Good luck to everyone - sadly I shall not be able to make week 3 or the finals as I shall be in UK. I'll be thinking of you next Wednesday when I shall be a school in South London training a boys' choir for two epic pieces I have written about the Tsunami for a concert at the Royal Festival Hall on May 12th. For me, this is the big time!

Tuesday, April 29, 2008

performa . in . voice

Ok I know I should’ve written this a while ago because I don’t remember who-sang-what anymore. And I don’t have a little red writing book. And even if I did, it wouldn’t be red.

In any case, the ball is back in my court. The score is hardly love all but still, facts are facts.

So first, there’s something about the first semifinal that always lends itself to an anticlimax. I remember how I felt that first year and the feeling is somewhat similar, if not as pronounced. For those of you who don’t know what I’m talking about, <%22>

Anyway, let us leave the sick-friend’s-bedside-manner aside and move on to the evening itself.

No doubt you will all know who made the cut and who didn’t and you all have opinions on who should have and who was doing a fix. And no doubt you will also know what Chris Williams thinks of who-sang-what and what everyone must do to become ‘better performers’. (Read with pronounced British accent)

I am not a critic, not a singer, not a ‘voice’ to be reckoned with so I will stick to some general, larger picture comments. On performance. Anyone who knows what happened on March 8th at Opus will not contest my authority on the matter.

Point #1: (Pet peeve)
Learn your bloody words. Put our pointless education system to some use. They taught us to mug and regurgitate what we’d read. Why is it so difficult? Because you have a voice, you forget you have a brain?

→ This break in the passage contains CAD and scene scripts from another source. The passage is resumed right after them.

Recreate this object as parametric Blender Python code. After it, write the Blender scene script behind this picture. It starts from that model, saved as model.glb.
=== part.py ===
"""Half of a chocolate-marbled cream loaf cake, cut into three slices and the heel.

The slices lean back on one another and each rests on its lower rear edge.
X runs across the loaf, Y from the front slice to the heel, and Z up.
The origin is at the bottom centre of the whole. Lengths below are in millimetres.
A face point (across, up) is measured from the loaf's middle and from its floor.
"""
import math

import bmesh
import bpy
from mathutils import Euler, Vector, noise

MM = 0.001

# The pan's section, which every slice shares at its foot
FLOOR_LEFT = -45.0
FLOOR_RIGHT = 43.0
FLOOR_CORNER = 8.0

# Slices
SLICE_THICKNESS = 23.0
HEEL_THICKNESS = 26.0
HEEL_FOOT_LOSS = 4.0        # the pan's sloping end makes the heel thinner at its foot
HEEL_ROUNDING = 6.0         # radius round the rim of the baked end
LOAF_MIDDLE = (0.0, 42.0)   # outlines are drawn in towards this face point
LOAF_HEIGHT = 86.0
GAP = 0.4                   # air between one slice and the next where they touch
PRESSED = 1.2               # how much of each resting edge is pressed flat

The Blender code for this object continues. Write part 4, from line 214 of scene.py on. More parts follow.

Point #2: (Also Pet peeve)
Never, EVER, show us when you’ve made a mistake. We don’t know what you’ve planned. There are enough singers at Opus who do not sing songs the way they were originally recorded (%^$#*&^%$). Let us believe you’re one of them. Do your thing. We have no expectations. But if you’re going to tell us you’ve FFFffrogged up, we’re going to think you’ve FFFffrogged up and we’ll hoopla another FFFffrogging frog.

Point #3:
Entertain your audience but not at the cost of your performance. If the audience isn’t responding, asking them again won’t help. Try singing.

Point #4:
I know its Opus and I know liquor is available. And I also know I’m the last person to advocate sobriety. But there are times, I have to admit, when it is required. Drink enough to lose inhibitions. Not to lose the plot.

Point #5:
Finally and most important. This is slightly philosophical but it’s a mantra. Be honest. Don’t try and be something or someone you’re not. We can spot it from a mile away. The practical way to put it is to play to your strengths. Experiment, by all means, but not on us.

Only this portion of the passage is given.